= Bartholomew Green (martyr) =

English Protestant martyr (1530–1556)

Bartholomew or Bartlet Green (1530–27 January 1556), was an English Protestant.

Green was born in the parish of Basinghall, city of London. He was of a wealthy Roman Catholic family, and at the age of sixteen was sent by his parents, 'who favoured learning,' to the University of Oxford, proceeding B.A. in 1547. At the university he was a laborious student, and was converted by Peter Martyr's lectures to the Protestant religion. On leaving Oxford Green entered the Inner Temple, and after a period of dissipation his earlier impressions revived, and he gave up his worldly amusements. His family were scandalised by his Protestantism, and his grandfather, Dr. Bartlet, offered him bribes to abandon it.

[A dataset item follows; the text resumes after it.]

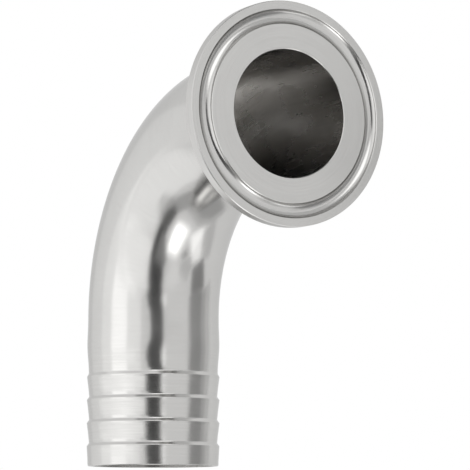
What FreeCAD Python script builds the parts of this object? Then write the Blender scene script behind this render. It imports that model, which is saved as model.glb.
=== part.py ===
# Ninety-degree elbow for hygienic tubing: a clamp ferrule at one end of a bent tube and a
# turned hose spigot with ridges at the other, welded and polished into one piece.
# Millimetres, +Z up. The origin is the middle of the ferrule's sealing face. The ferrule
# looks along +X, and the hose leg hangs down along -Z.
import FreeCAD, Part
import math
import os
import Sketcher
from FreeCAD import Vector

PARTS_FOLDER = "parts"
NODE_NAME = "elbow"

# Driving dimensions, one cell of the sheet each
DRIVING_SIZES = (
    # Tube, and the path that it follows
    ("tube_diameter", 31.2),
    ("wall_thickness", 1.2),
    ("bend_radius", 41.3),
    ("ferrule_run", 19.2),
    # Clamp ferrule
    ("flange_diameter", 50.5),
    ("rim_thickness", 2.56),
    ("back_angle", 20.0),
    ("neck_blend", 1.7),
    ("outer_land", 1.9),
    ("gasket_groove_width", 3.3),
    ("gasket_groove_depth", 1.2),
    ("gasket_groove_flank", 1.0),
    ("bore_edge_break", 0.13),
    # Hose spigot, from its free end up; rises and depths are from the tube's surface
    ("end_depth", 0.05),
    ("first_ridge_height", 4.73),
    ("ridge_count", 4),
    ("ridge_pitch", 5.49),
    ("ridge_rise", 0.18),
    ("valley_depth", 0.34),
    ("shoulder_length", 0.72),
    ("neck_depth", 0.23),
    ("neck_taper_length", 4.2),
    ("weld_rise", 0.15),
    ("weld_blend_length", 9.18),
)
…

At Oxford Green had made friends with Christopher Goodman, and on Easter Sunday 1554 took the sacrament with him in London before Goodman went beyond the seas. A letter from Green to Goodman was intercepted in 1555, in which he told his correspondent 'The queen is not dead.' It was read before the Privy Council, and Green was thrown into the Tower of London on a charge of treason, which broke down. He was then examined on religious questions before Bishop Bonner in November 1555. He was again sent back to prison (to Newgate), but was re-examined (15 January 1555–6) before Bonner and John Feckenham and condemned to be burnt. John Foxe gives a detailed account of his martyrdom, and of the letters he wrote before his death. His character seems by all accounts to have been very amiable. A letter from one Careless to him when in prison addresses him as a 'meek and loving lamb of Christ.' He went cheerfully to the stake at Smithfield at 9 a.m. on 27 January. A priest (Thomas Whittle or Whitwell), three tradesmen (Thomas Brown, John Tudson and John Went or Winter or Hunt) and two women (Isobella Forster or Annis Foster and Joan Lushford or Jone Lashforde or Warne) were burnt with him.